Forget the ''real world'' melancholy of The Matrix, the shock and awe of its special effects, its lines of cryptic cyber-wisdom that made little sense but were entertainingly apropos. The new and returning faces of Reloaded are barely more than haute-couture wearing, Zen-spouting caricatures stuck in bad CGI sets with just about as little idea of what they're doing there as the audience has. Their lines alternate between theological psychobabble: ''If you know what I know then I know you know''; Neo's statements of the obvious: ''I wish I knew what I was supposed to do''; and Morpheus bellowing pompous speeches like Demosthenes on Quaaludes: ''Izznn't thaaat worth dyyying fooorr!'' Despite playing all 200-plus Agent Smiths, Hugo Weaving has little to do or say other than smirk evilly, although when he's on-screen the movie regains a little of its predecessor's life. Neo and Trinity are either busy kicking ass or making out, which is great because it keeps them from reciting any more trite and silly dialogue. Reeves wisely sticks to his strong, silent Neo, and Moss proves herself yet again to be a terrific action heroine who doesn't need to say a lot to make her point--its a shame the script sold them short. Lambert Wilson is amusing as campily evil Frenchie Merovingian, and the late Gloria Foster is a lovely breath of fresh air in her all-too-brief appearance as the Oracle--her scene with Neo is one of the film's most--er, few--engaging.

Direction

You can practically see the perforation in the film at those scenes that should've been left on the editing floor. To wit: The first 40 minutes offer up development of new characters you couldn't care less about, boring interplay between those returning, and an introduction to Zion (hardly a fantastically realized human oasis but rather an endless well of crisscrossing walkways that lead nowhere, unless it's to some underground Versace factory that pumps out everyone's stylie leather jackets and sunglasses). Things really get bizarre when Morpheus announces to the populace that, um, humans have only 72 hours to kill the Machines or be killed, which somehow compels his audience to break into a heaving, groping, stomping techno-hippie orgy (1,000 years in the future and we still have drum circles?!) as Trinity and Neo are somewhere else getting it on in perfect sync with this impromptu, inexplicable, Afro-Asian cave rave. The film does offer up some seamlessly slick, albeit ultimately pointless and not that new, special effects: Neo fights off multitudes of Agent Smiths although he could've just jetted away like Superman (it's 90 percent CGI, 8 percent real and, after 10 minutes, 2 percent interesting); and a freeway chase has breath-stealing visuals that unfortunately lose some impact after 15 minutes.
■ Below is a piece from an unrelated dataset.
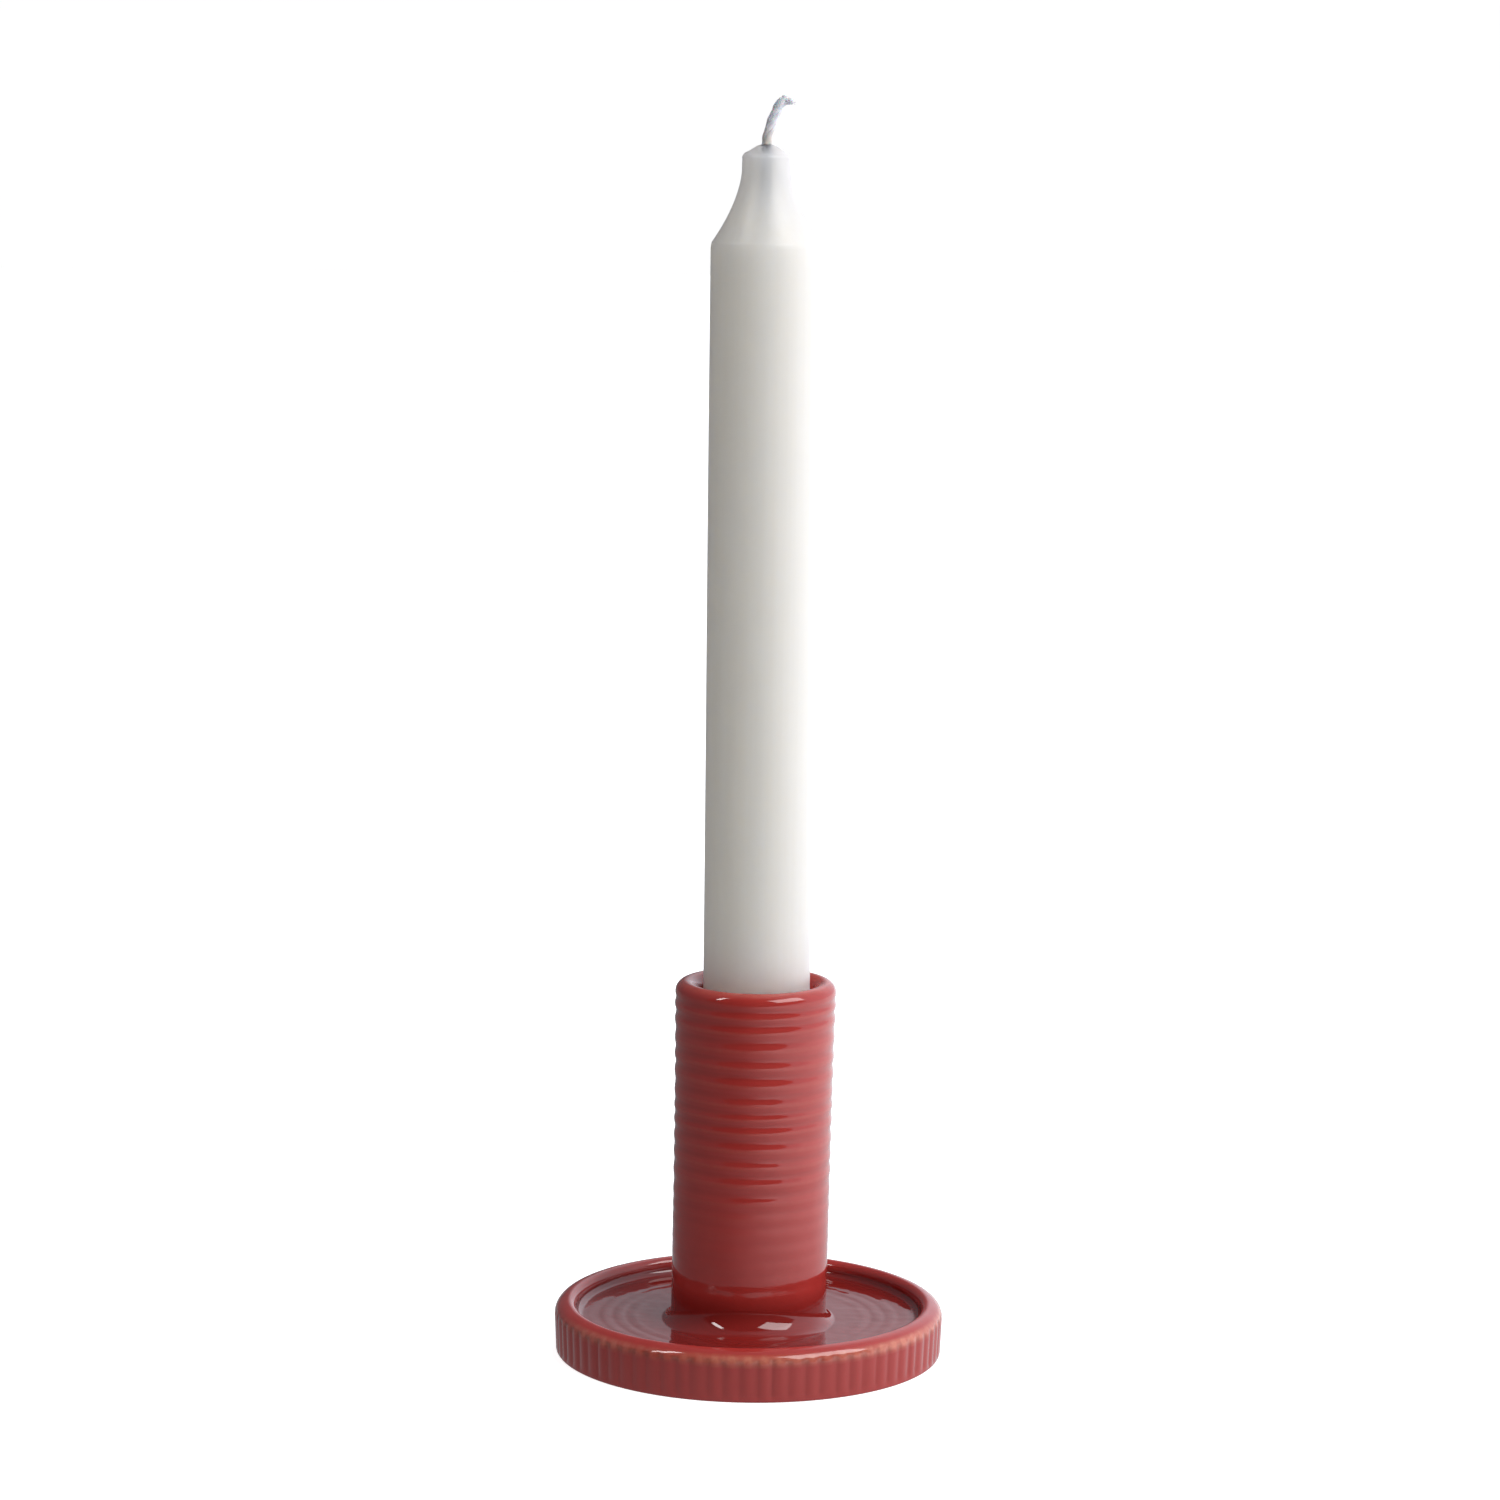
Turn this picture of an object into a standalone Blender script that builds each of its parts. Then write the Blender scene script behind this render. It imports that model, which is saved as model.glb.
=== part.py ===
"""A glazed ceramic candlestick with its dinner candle.

The holder is two clay parts, a fluted saucer and a ribbed hollow stem, joined with a coil of
slip before glazing. The candle stands in the socket at the top of the stem and lifts out.
The frame has +Z up, with the origin on the table under the middle of the saucer.
"""

import math

import bmesh
import bpy

MM = 0.001
JOINT_GAP = 0.3 * MM

# Candle: a standard dinner candle, with a flared shoulder and a narrow crown
CANDLE_RADIUS = 11.0 * MM
CANDLE_LENGTH = 200.0 * MM
CROWN_RADIUS = 4.9 * MM
CROWN_HEIGHT = 4.7 * MM
FLARE_HEIGHT = 15.0 * MM
FLARE_POWER = 1.7
WICK_RADIUS = 1.0 * MM
WICK_FREE_HEIGHT = 9.7 * MM
WICK_LEAN = 3.3 * MM
WICK_LEAN_POWER = 1.65

# Stem: a hollow tube with a web across it that the candle stands on
HOLDER_HEIGHT = 77.9 * MM
SOCKET_DEPTH = 30.2 * MM
SOCKET_CLEARANCE = 0.6 * MM
SOCKET_WEB = 4.0 * MM
LOWER_HOLLOW_RADIUS = 10.5 * MM
STEM_RADIUS = 16.1 * MM
STEM_FLARE = 0.5 * MM
STEM_FLARE_START = 30.0 * MM
STEM_FLARE_POWER = 1.6
STEM_LIP_RADIUS = 2.2 * MM
RIB_PITCH = 3.5 * MM
RIB_DEPTH = 0.2 * MM
RIB_COUNT = 17
TOP_RIB = 73.2 * MM

# Saucer
SAUCER_RADIUS = 40.2 * MM
SAUCER_HEIGHT = 10.6 * MM
SAUCER_FLOOR = 7.0 * MM
FLAT_FLOOR_RADIUS = 24.0 * MM
FLOOR_RISE = 0.9 * MM
SAUCER_WALL = 4.4 * MM
SAUCER_TAPER = 0.3 * MM
LIP_OUTER_RADIUS = 2.9 * MM
DISH_CORNER_RADIUS = 1.6 * MM
FOOT_EDGE_RADIUS = 0.5 * MM
FOOT_RING_WIDTH = 5.6 * MM
UNDERSIDE_RECESS = 2.0 * MM
VENT_RADIUS = 4.0 * MM
FLUTE_COUNT = 76
FLUTE_DEPTH = 0.45 * MM

# Slip coil that fills the corner between stem and saucer
COIL_SIZE = 3.2 * MM
COIL_EDGE = 0.3 * MM

STEM_SEGMENTS = 44
CANDLE_SEGMENTS = 40


def clear_scene():
    for obj in list(bpy.data.objects):
        bpy.data.objects.remove(obj, do_unlink=True)


def material(name, colour, roughness):
    """A plain Principled finish of the piece's own colour."""
    made = bpy.data.materials.new(name)
    made.use_nodes = True
    shader = made.node_tree.nodes["Principled BSDF"]
    shader.inputs["Base Color"].default_value = (*colour, 1.0)
    shader.inputs["Roughness"].default_value = roughness
    shader.inputs["Metallic"].default_value = 0.0
    return made


def arc(centre_r, centre_z, radius, start_deg, end_deg, steps):
    """Outline points on a circular arc, both ends included, in the (r, z) half plane."""
    points = []
    for i in range(steps + 1):
        angle = math.radians(start_deg + (end_deg - start_deg) * i / steps)
        points.append((centre_r + radius * math.cos(angle), centre_z + radius * math.sin(angle)))
    return points


def turned(name, outline, segments, finish, closed):
    """A solid of revolution about Z. An open outline starts and ends on the axis."""
    bm = bmesh.new()
    verts = [bm.verts.new((r, 0.0, z)) for r, z in outline]
    pairs = list(zip(verts, verts[1:]))
    if closed:
        pairs.append((verts[-1], verts[0]))
    edges = [bm.edges.new(pair) for pair in pairs]
    bmesh.ops.spin(bm, geom=verts + edges, cent=(0, 0, 0), axis=(0, 0, 1), angle=2 * math.pi, steps=segments)
    bmesh.ops.remove_doubles(bm, verts=bm.verts, dist=1e-6)
    bmesh.ops.recalc_face_normals(bm, faces=bm.faces)
    return finished(name, bm, finish)


def finished(name, bm, finish):
    """The bmesh as a named object, smooth but for its real corners."""
    mesh = bpy.data.meshes.new(name)
    bm.to_mesh(mesh)
    bm.free()
    mesh.shade_smooth()
    mesh.set_sharp_from_angle(angle=math.radians(40))
    mesh.materials.append(finish)
    obj = bpy.data.objects.new(name, mesh)
    bpy.context.scene.collection.objects.link(obj)
    return obj


def saucer_outline():
    """Closed outline of the dish: vent, floor, inner wall, lip, fluted wall, foot ring, underside."""
    crest_r = SAUCER_RADIUS - LIP_OUTER_RADIUS
    inner_r = SAUCER_RADIUS - SAUCER_WALL
    inner_lip = crest_r - inner_r
    corner = DISH_CORNER_RADIUS
    foot_r = SAUCER_RADIUS - SAUCER_TAPER
    edge = FOOT_EDGE_RADIUS
    ring_r = foot_r - edge - FOOT_RING_WIDTH
    outline = [(VENT_RADIUS, UNDERSIDE_RECESS), (VENT_RADIUS, SAUCER_FLOOR)]
    outline.append((FLAT_FLOOR_RADIUS, SAUCER_FLOOR))
    outline += arc(inner_r - corner, SAUCER_FLOOR + FLOOR_RISE + corner, corner, 270, 360, 3)[:-1]
    outline += arc(crest_r, SAUCER_HEIGHT - inner_lip, inner_lip, 180, 90, 3)
    outline += arc(crest_r, SAUCER_HEIGHT - LIP_OUTER_RADIUS, LIP_OUTER_RADIUS, 90, 0, 4)[1:]
    outline += arc(foot_r - edge, edge, edge, 0, -90, 2)
    outline += [(ring_r, 0.0), (ring_r - UNDERSIDE_RECESS, UNDERSIDE_RECESS)]
    return outline


def press_flutes(saucer):
    """Draws every second line of points on the wall inwards, which leaves a groove between ridges."""
    crest_r = SAUCER_RADIUS - LIP_OUTER_RADIUS
    for vert in saucer.data.vertices:
        radius = math.hypot(vert.co.x, vert.co.y)
        if radius < crest_r + 0.6 * LIP_OUTER_RADIUS:
            continue
        angle = math.atan2(vert.co.y, vert.co.x)
        inward = FLUTE_DEPTH * (0.5 - 0.5 * math.cos(FLUTE_COUNT * angle))
        vert.co.x *= 1 - inward / radius
        vert.co.y *= 1 - inward / radius


def stem_wall(z):
    """Outer radius of the stem at height z: straight low down, then flaring gently to the lip."""
    flare_height = HOLDER_HEIGHT - STEM_LIP_RADIUS - STEM_FLARE_START
    share = max(0.0, (z - STEM_FLARE_START) / flare_height)
    return STEM_RADIUS + STEM_FLARE * share**STEM_FLARE_POWER


def stem_outline():
    """Open outline of the tube: socket floor, bore, rolled lip, ribbed wall, foot, lower hollow."""
    bore_r = CANDLE_RADIUS + SOCKET_CLEARANCE
    socket_floor = HOLDER_HEIGHT - SOCKET_DEPTH
    foot_z = SAUCER_FLOOR + JOINT_GAP
    crest_r = STEM_RADIUS + STEM_FLARE - STEM_LIP_RADIUS
    inner_lip = crest_r - bore_r
    outline = [(0.0, socket_floor), (bore_r, socket_floor)]
    outline += arc(crest_r, HOLDER_HEIGHT - inner_lip, inner_lip, 180, 90, 5)
    outline += arc(crest_r, HOLDER_HEIGHT - STEM_LIP_RADIUS, STEM_LIP_RADIUS, 90, 0, 4)[1:]
    for i in range(RIB_COUNT):
        rib_z = TOP_RIB - i * RIB_PITCH
        groove_z = rib_z - 0.5 * RIB_PITCH
        outline += [(stem_wall(rib_z), rib_z), (stem_wall(groove_z) - RIB_DEPTH, groove_z)]
    outline += [(STEM_RADIUS, foot_z), (LOWER_HOLLOW_RADIUS, foot_z)]
    outline += [(LOWER_HOLLOW_RADIUS, socket_floor - SOCKET_WEB), (0.0, socket_floor - SOCKET_WEB)]
    return outline


def coil_outline():
    """Closed outline of the slip coil, smoothed to a hollow fillet."""
    inner_r = STEM_RADIUS + JOINT_GAP
    base_z = SAUCER_FLOOR + JOINT_GAP
    centre = COIL_SIZE + COIL_EDGE
    outline = [(inner_r, base_z), (inner_r + centre, base_z)]
    outline += arc(inner_r + centre, base_z + centre, COIL_SIZE, 270, 180, 4)
    outline.append((inner_r, base_z + centre))
    return outline


def candle_base():
    return HOLDER_HEIGHT - SOCKET_DEPTH + JOINT_GAP


def wax_outline():
    """Closed outline of the wax: wick hole, flat base, straight side, flared shoulder, crown."""
    base_z = candle_base()
    tip_z = base_z + CANDLE_LENGTH
    hole_r = WICK_RADIUS + JOINT_GAP
    edge = 0.6 * MM
    crown_z = tip_z - CROWN_HEIGHT
    steps = 6
    outline = [(hole_r, base_z), (CANDLE_RADIUS - edge, base_z), (CANDLE_RADIUS, base_z + edge)]
    for i in range(steps + 1):
        share = 1 - i / steps
        flare = (CANDLE_RADIUS - CROWN_RADIUS) * share**FLARE_POWER
        outline.append((CROWN_RADIUS + flare, crown_z - FLARE_HEIGHT * share))
    outline += [(CROWN_RADIUS, crown_z + 2.0 * MM), (CROWN_RADIUS - 0.5 * MM, crown_z + 3.2 * MM)]
    outline += [(hole_r + 0.4 * MM, tip_z), (hole_r, tip_z)]
    return outline


def make_wick(finish):
    """A round cotton wick from the candle's base to its free end, which leans to +X."""
    base_z = candle_base()
    top_z = base_z + CANDLE_LENGTH
    places = [(0.0, 0.0, base_z)]
    steps = 8
    for i in range(steps + 1):
        share = i / steps
        places.append((WICK_LEAN * share**WICK_LEAN_POWER, 0.0, top_z + WICK_FREE_HEIGHT * share))
    curve = bpy.data.curves.new("wick", "CURVE")
    curve.dimensions = "3D"
    curve.bevel_depth = WICK_RADIUS
    curve.bevel_resolution = 2
    curve.use_fill_caps = True
    spline = curve.splines.new("POLY")
    spline.points.add(len(places) - 1)
    for point, place in zip(spline.points, places):
        point.co = (*place, 1.0)
    curve.materials.append(finish)
    obj = bpy.data.objects.new("wick", curve)
    bpy.context.scene.collection.objects.link(obj)


def main():
    clear_scene()
    glaze = material("brick_red_glaze", (0.36, 0.05, 0.035), 0.12)
    wax = material("ivory_wax", (0.80, 0.77, 0.70), 0.35)
    cotton = material("white_cotton", (0.88, 0.87, 0.84), 0.9)
    press_flutes(turned("saucer", saucer_outline(), 2 * FLUTE_COUNT, glaze, closed=True))
    turned("stem", stem_outline(), STEM_SEGMENTS, glaze, closed=False)
    turned("slip_coil", coil_outline(), STEM_SEGMENTS, glaze, closed=True)
    turned("candle_wax", wax_outline(), CANDLE_SEGMENTS, wax, closed=True)
    make_wick(cotton)


main()
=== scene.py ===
import math

import bpy
import numpy as np
from mathutils import Matrix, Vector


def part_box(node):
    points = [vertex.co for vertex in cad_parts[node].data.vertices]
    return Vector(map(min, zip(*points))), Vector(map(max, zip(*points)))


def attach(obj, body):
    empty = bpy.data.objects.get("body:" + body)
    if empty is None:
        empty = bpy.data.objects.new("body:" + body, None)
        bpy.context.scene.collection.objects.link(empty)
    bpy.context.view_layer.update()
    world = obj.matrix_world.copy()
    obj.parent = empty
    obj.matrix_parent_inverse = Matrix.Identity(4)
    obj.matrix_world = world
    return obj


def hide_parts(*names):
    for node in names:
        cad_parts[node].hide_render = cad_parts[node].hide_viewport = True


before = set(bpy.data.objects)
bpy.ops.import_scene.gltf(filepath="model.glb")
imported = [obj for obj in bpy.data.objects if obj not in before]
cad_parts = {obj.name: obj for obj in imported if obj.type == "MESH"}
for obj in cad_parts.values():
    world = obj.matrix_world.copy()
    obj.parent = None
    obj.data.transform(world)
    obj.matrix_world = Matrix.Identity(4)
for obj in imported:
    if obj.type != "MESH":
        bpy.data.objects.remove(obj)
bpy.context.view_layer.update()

# ---------------------------------------------------------------------------------------------
# Saucer: a thrown stoneware dish with a rolled lip and a foot ring. Its outer wall is fluted by
# pressing a ribbed tool into the leather-hard clay, and it is glazed all over but for the foot.
# ---------------------------------------------------------------------------------------------

MM = 0.001


def arc(centre_r, centre_z, radius, start_deg, end_deg, count):
    """Points (r, z) on a circle: the centre plus radius times the cosine and sine of even angles."""
    angles = np.radians(np.linspace(start_deg, end_deg, count))
    return np.column_stack([centre_r + radius * np.cos(angles), centre_z + radius * np.sin(angles)])


def line(start, end, count):
    """Points (r, z) spaced evenly from start towards end, with both ends included."""
    return np.linspace(start, end, count)


def outline_of(*stretches):
    """One outline from stretches laid end to end, with each point that repeats the last one dropped."""
    points = np.concatenate(stretches)
    apart = np.linalg.norm(np.diff(points, axis=0), axis=1) > 1e-7
    return points[np.concatenate([[True], apart])]


def smooth_step(low, high, value):
    """0 below low, 1 above high, and 3t^2 - 2t^3 between them, where t is the share of the way."""
    t = np.clip((value - low) / (high - low), 0.0, 1.0)
    return t * t * (3.0 - 2.0 * t)


def turn(outline, columns):
    """Radii, heights and angles of an outline carried round the Z axis, each a rows by columns grid."""
    angles = np.linspace(0.0, 2.0 * math.pi, columns, endpoint=False)
    radii = np.repeat(outline[:, :1], columns, axis=1)
    heights = np.repeat(outline[:, 1:], columns, axis=1)
    return radii, heights, np.broadcast_to(angles, radii.shape)


def polar_points(radii, heights, angles):
    """Points at (r cos a, r sin a, z)."""
    return np.stack([radii * np.cos(angles), radii * np.sin(angles), heights], axis=-1)


def grid_faces(rows, columns, wrap_rows, first=0):
    """Quads between neighbours in a grid whose columns wrap round, as vertex numbers."""
    numbers = first + np.arange(rows * columns).reshape(rows, columns)
    ahead = np.roll(numbers, -1, axis=0) if wrap_rows else numbers[1:]
    here = numbers if wrap_rows else numbers[:-1]
    quads = np.stack([here, np.roll(here, -1, axis=1), np.roll(ahead, -1, axis=1), ahead], axis=-1)
    return quads.reshape(-1, 4)


def fan(ring, middle, reverse):
    """Triangles from each pair of neighbours in a closed ring to one middle vertex."""
    after = np.roll(ring, -1)
    pair = (after, ring) if reverse else (ring, after)
    return np.column_stack([*pair, np.full(len(ring), middle)])


def signed_volume(points, triangles):
    """A sixth of the sum of corner a times (b cross c), positive where faces point outwards."""
    a, b, c = (points[triangles[:, i]] for i in range(3))
    return np.einsum("ij,ij->i", a, np.cross(b, c)).sum() / 6.0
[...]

It's the speechifying that'll kill you, though--by the time you get a clue to Neo's purpose on Earth in a mind-numbing diatribe of Baudrillardian hokum, you'll want to get out of the theater faster than you can say Attack of the Clones.

Bottom Line

Some eye-popping special effects and high stylization aside, The Matrix Reloaded is overwrought, over-philosophized, overindulgent and overlong. It'll be better on DVD, when you can skip through the nonsense to the parts worth seeing.